**GIVEN MATERIAL:**
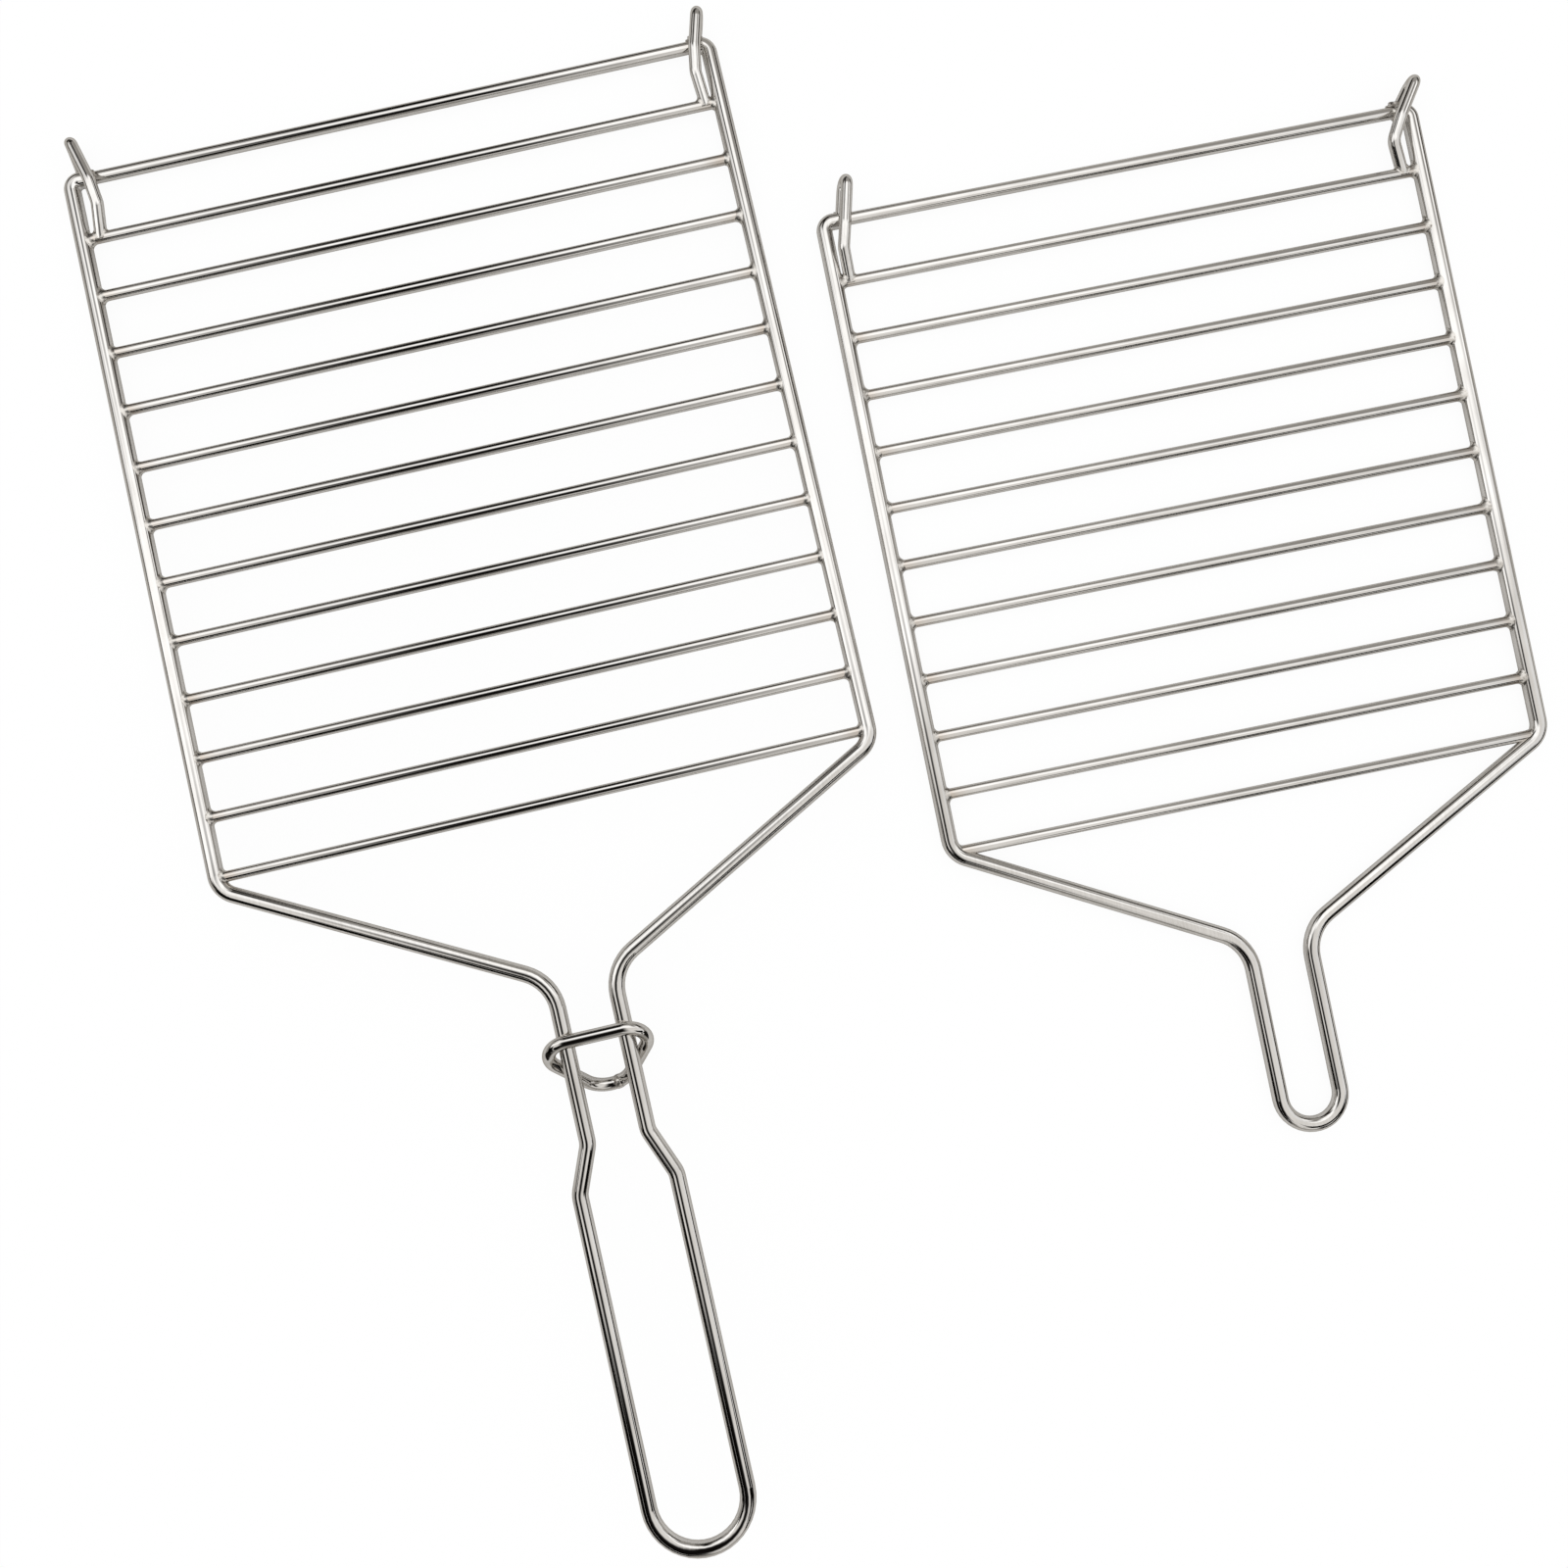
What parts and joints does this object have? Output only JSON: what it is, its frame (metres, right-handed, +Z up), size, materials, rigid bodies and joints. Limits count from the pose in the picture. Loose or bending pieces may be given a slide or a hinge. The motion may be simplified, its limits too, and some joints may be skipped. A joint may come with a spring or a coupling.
{
  "type": "hinged wire grill basket",
  "caption": "Steel-wire campfire grill basket in two flat grates: a long-handled base with a sliding lock ring and a shorter lid, with hooks along their top ends.",
  "frame": {"origin": "on the ground under the middle of the base's top bar, where the base's hooks stand", "axes": "+Y from the handles towards the hooks, +X from the base towards the lid beside it, +Z up from the ground"},
  "size_m": [0.5062, 0.556, 0.0264],
  "materials": {
    "frame_wire": "bright drawn, polished",
    "cross_wire": "bright drawn, polished",
    "hook_wire": "bright drawn, polished, hand bent",
    "ring_wire": "bright drawn, polished"
  },
  "bodies": {
    "base": {"base_frame": "frame_wire", "base_top_bar": "cross_wire", "base_rung_01": "cross_wire", "base_rung_02": "cross_wire", "base_rung_03": "cross_wire", "base_rung_04": "cross_wire", "base_rung_05": "cross_wire", "base_rung_06": "cross_wire", "base_rung_07": "cross_wire", "base_rung_08": "cross_wire", "base_rung_09": "cross_wire", "base_rung_10": "cross_wire", "base_rung_11": "cross_wire", "base_rung_12": "cross_wire", "base_hook_left": "hook_wire", "base_hook_right": "hook_wire"},
    "lid": {"lid_frame": "frame_wire", "lid_top_bar": "cross_wire", "lid_rung_01": "cross_wire", "lid_rung_02": "cross_wire", "lid_rung_03": "cross_wire", "lid_rung_04": "cross_wire", "lid_rung_05": "cross_wire", "lid_rung_06": "cross_wire", "lid_rung_07": "cross_wire", "lid_rung_08": "cross_wire", "lid_rung_09": "cross_wire", "lid_rung_10": "cross_wire", "lid_rung_11": "cross_wire", "lid_hook_left": "hook_wire", "lid_hook_right": "hook_wire"},
    "ring": {"lock_ring": "ring_wire"}
  },
  "joints": [
    {"name": "ring_slide", "type": "slide", "parent": "base", "child": "ring", "axis": [0, -0.9993, 0.0379], "range_m": [-0.014, 0.024]},
    {"name": "lid_swing", "type": "hinge", "parent": "base", "child": "lid", "pos_m": [0.26317, -0.07275, 0.0061], "axis": [-0.9997, 0.0262, 0], "range_deg": [0, 180]}
  ]
}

**STATED EXERCISE:** Output the complete data exactly as written.

**TASK OUTPUT:**
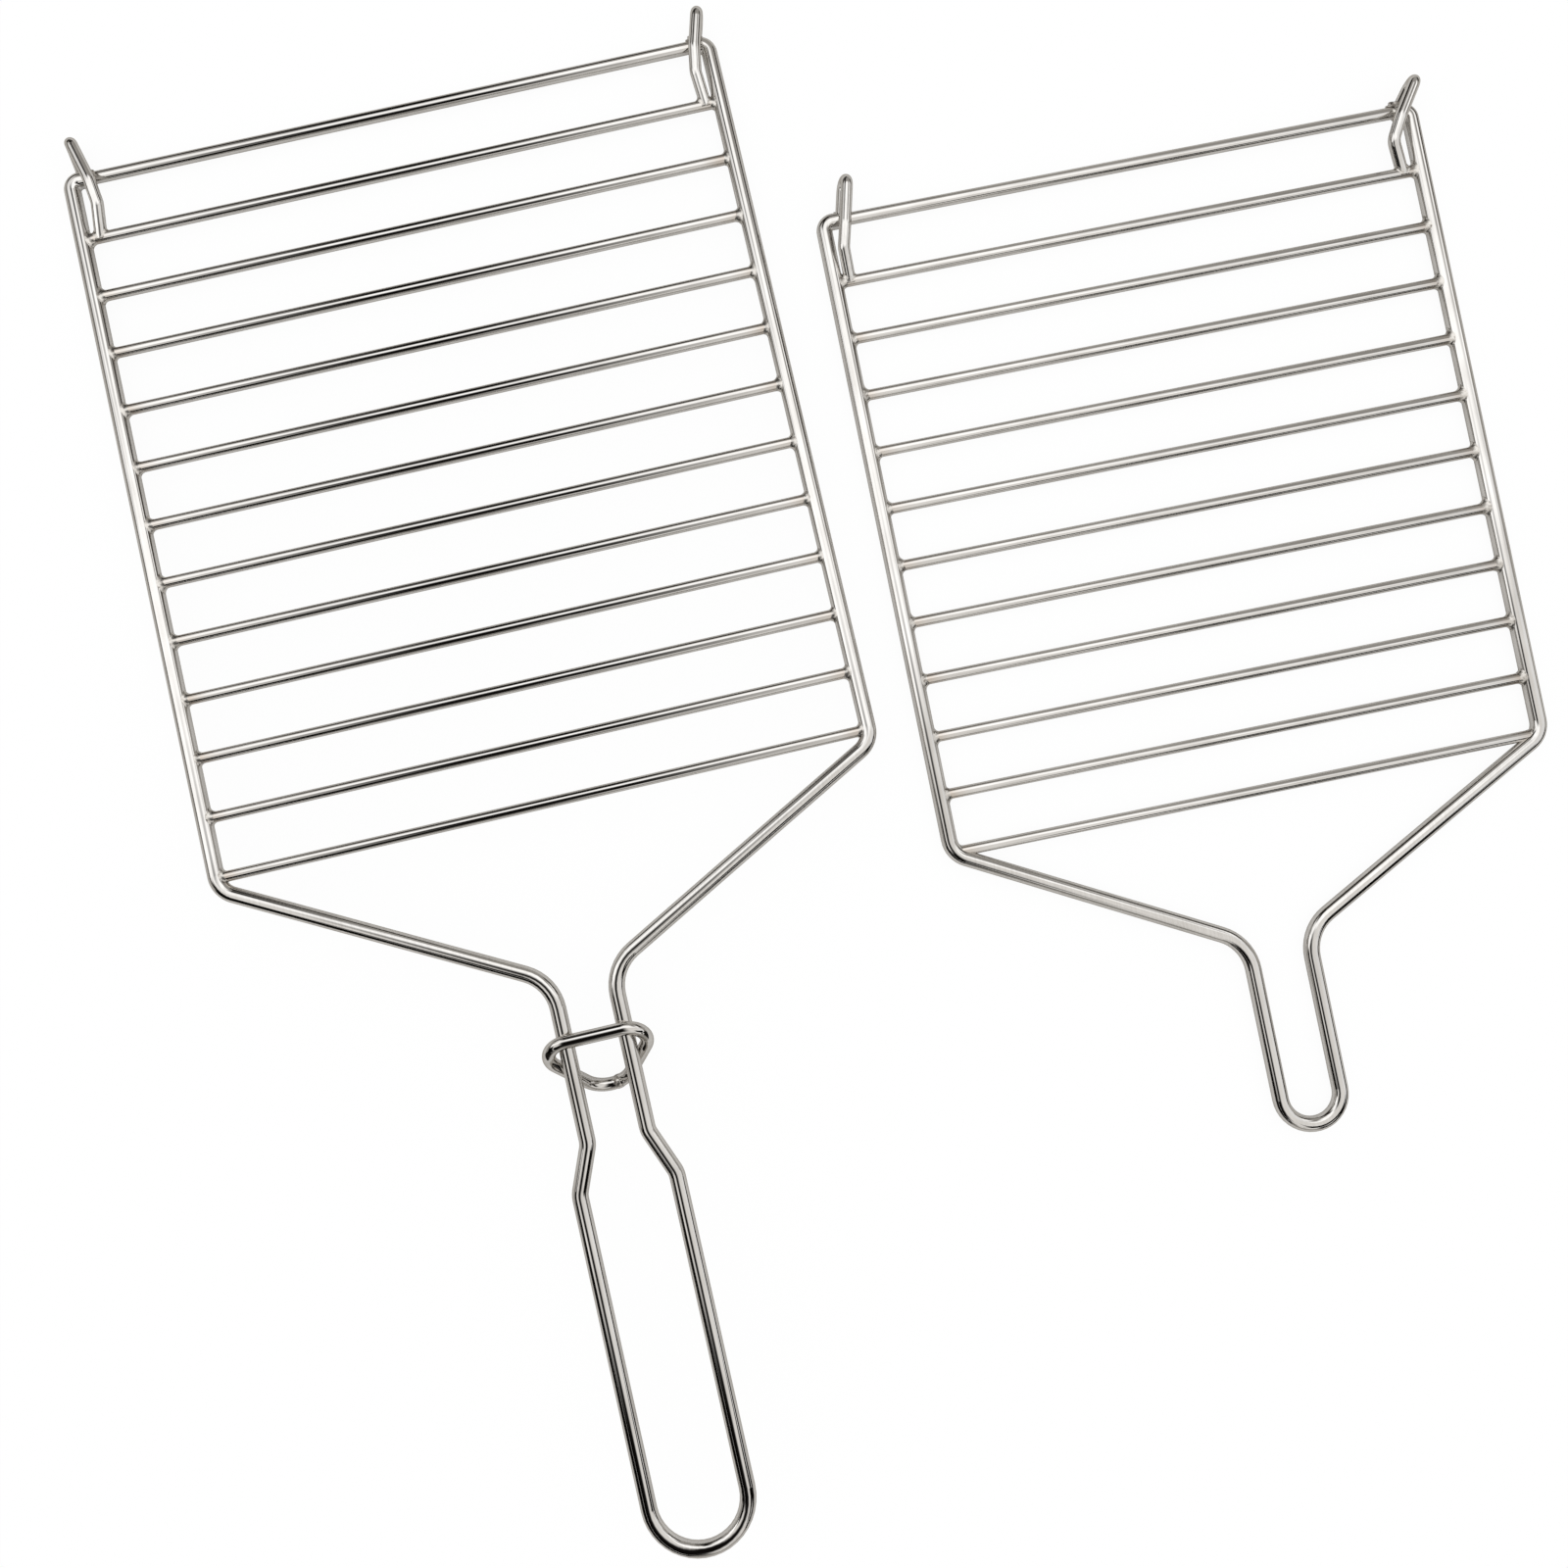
What parts and joints does this object have? Output only JSON: what it is, its frame (metres, right-handed, +Z up), size, materials, rigid bodies and joints. Limits count from the pose in the picture. Loose or bending pieces may be given a slide or a hinge. The motion may be simplified, its limits too, and some joints may be skipped. A joint may come with a spring or a coupling.
{
  "type": "hinged wire grill basket",
  "caption": "Steel-wire campfire grill basket in two flat grates: a long-handled base with a sliding lock ring and a shorter lid, with hooks along their top ends.",
  "frame": {"origin": "on the ground under the middle of the base's top bar, where the base's hooks stand", "axes": "+Y from the handles towards the hooks, +X from the base towards the lid beside it, +Z up from the ground"},
  "size_m": [0.5062, 0.556, 0.0264],
  "materials": {
    "frame_wire": "bright drawn, polished",
    "cross_wire": "bright drawn, polished",
    "hook_wire": "bright drawn, polished, hand bent",
    "ring_wire": "bright drawn, polished"
  },
  "bodies": {
    "base": {"base_frame": "frame_wire", "base_top_bar": "cross_wire", "base_rung_01": "cross_wire", "base_rung_02": "cross_wire", "base_rung_03": "cross_wire", "base_rung_04": "cross_wire", "base_rung_05": "cross_wire", "base_rung_06": "cross_wire", "base_rung_07": "cross_wire", "base_rung_08": "cross_wire", "base_rung_09": "cross_wire", "base_rung_10": "cross_wire", "base_rung_11": "cross_wire", "base_rung_12": "cross_wire", "base_hook_left": "hook_wire", "base_hook_right": "hook_wire"},
    "lid": {"lid_frame": "frame_wire", "lid_top_bar": "cross_wire", "lid_rung_01": "cross_wire", "lid_rung_02": "cross_wire", "lid_rung_03": "cross_wire", "lid_rung_04": "cross_wire", "lid_rung_05": "cross_wire", "lid_rung_06": "cross_wire", "lid_rung_07": "cross_wire", "lid_rung_08": "cross_wire", "lid_rung_09": "cross_wire", "lid_rung_10": "cross_wire", "lid_rung_11": "cross_wire", "lid_hook_left": "hook_wire", "lid_hook_right": "hook_wire"},
    "ring": {"lock_ring": "ring_wire"}
  },
  "joints": [
    {"name": "ring_slide", "type": "slide", "parent": "base", "child": "ring", "axis": [0, -0.9993, 0.0379], "range_m": [-0.014, 0.024]},
    {"name": "lid_swing", "type": "hinge", "parent": "base", "child": "lid", "pos_m": [0.26317, -0.07275, 0.0061], "axis": [-0.9997, 0.0262, 0], "range_deg": [0, 180]}
  ]
}